Plan Development Features

This is the core set of features associated with a BCM – features to help develop the plan. Common examples include:

  • Risk assessment tools
  • Business impact analysis (BIA) tools
  • Incident response plan templates
  • Dependency mapping tools (i.e. if system ABC goes down, what other systems and/or business processes are impacted)
  • Ability to assign tasks to users (e.g. to provide BIA input), monitor task status, and automate sending reminders

Monitoring/Incident Management Features

These are features leveraged during an event to facilitate incident management. For example:

  • Dynamic monitoring of recovery or test event status (i.e. users can indicate task status, which is centrally reported through a dashboard)
  • Plan filtering to focus on specific business processes, systems, or people
  • Geographic mapping of staff and asset locations (for this to be dynamic, it depends on being able to track when users are at their normal worksite, an alternate worksite, or not at work at all)
  • Emergency notification systems (ENS) that automate contacting BC/DR teams and general staff
    Note: Many BCM tools will instead support integrations with separate ENS tools.

Audit Management

These features facilitate meeting audit requirements. For example:

  • Report templates for specific regulatory standards (FFIEC, FDIC, etc.)
  • Status dashboards for audit compliance
  • Controls for document management (versioning, role-based access, etc.)

SaaS/Hosting Conditions

BCM tools are typically SaaS based, which aligns with the need to have plans hosted outside of your business or data center location.

SaaS considerations from a client perspective include:

  • Control over your data (e.g. ability to download or transfer your data at no extra cost)
  • Whether data is encrypted in-flight and at rest
  • Uptime SLAs
  • Compliance with cloud security standards such as FedRAMP or SSAE 16 SOC 2, and compliance with security certifications such as ISO 27001 and 27002

Recommendations

  1. Understand that BCM software is not a silver bullet.

You still need a process to:

    • Identify critical business functions and their dependencies to prioritize recovery efforts and investments.
    • Determine your current recovery capabilities (e.g. through tabletop planning exercises and more-functional testing depending on your readiness for testing).
    • Create an incident response plan from event detection to recovery and validation.

A BCM tool will help you record, track, and distribute the above information. It will not help you create it (yes, it will have templates, but you have to do the work, and that goes back to process).

  1. Assess whether you actually need a BCM tool.

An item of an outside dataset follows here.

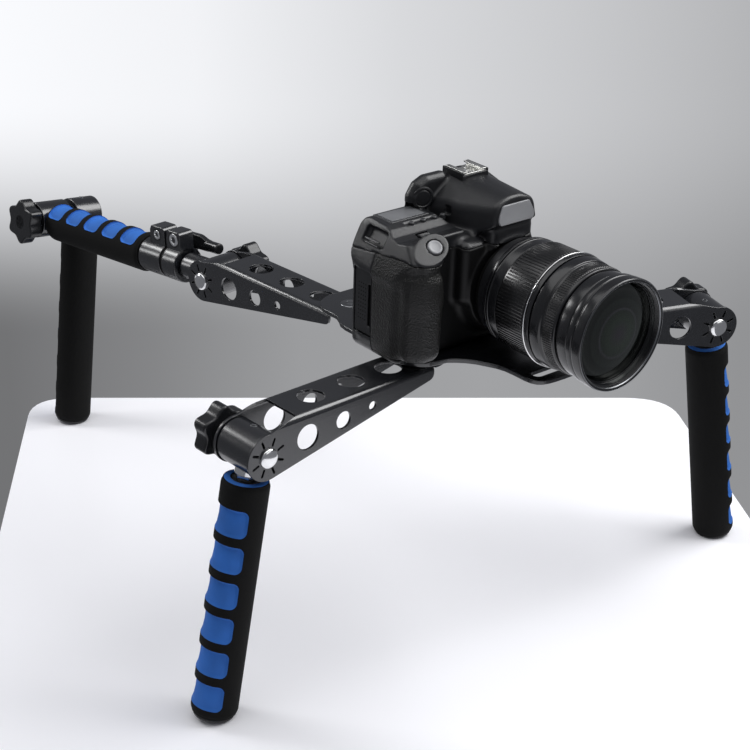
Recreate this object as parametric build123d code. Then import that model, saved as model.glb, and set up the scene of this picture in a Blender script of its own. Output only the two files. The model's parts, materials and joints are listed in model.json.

If you have a complex environment and requirements, a BCM tool may be worth the cost and can save time vs. developing a plan in MS Office. When complexity is not a factor, purchasing a BCM tool can be looked at as a convenience vs. cost decision.

  1. If you think you need a BCM tool, evaluate products based on your specific requirements:
  • The BCM market has matured to the point where most reputable vendors provide the features outlined above, to some degree.
  • Identify your specific requirements so you can go deeper in your evaluation where it matters. For example, if compliance reporting is key for you, evaluate whether the tool provides easy-to-generate reports and to what extent it tracks compliance status.
    For assistance with vendor evaluation, schedule a call with an Info-Tech analyst, and leverage our BCM Tool RFP Selection Criteria template.
  • You will typically find multiple vendors that meet your requirements (again, due to the maturity of the market). At that point, it becomes a usability and cost decision.

Bottom Line

Understand what you will and won’t get from a BCM tool, and then evaluate your options based on your specific requirements. Due to the maturity of the market, many products will check your boxes, so your evaluation will often come down to usability and cost.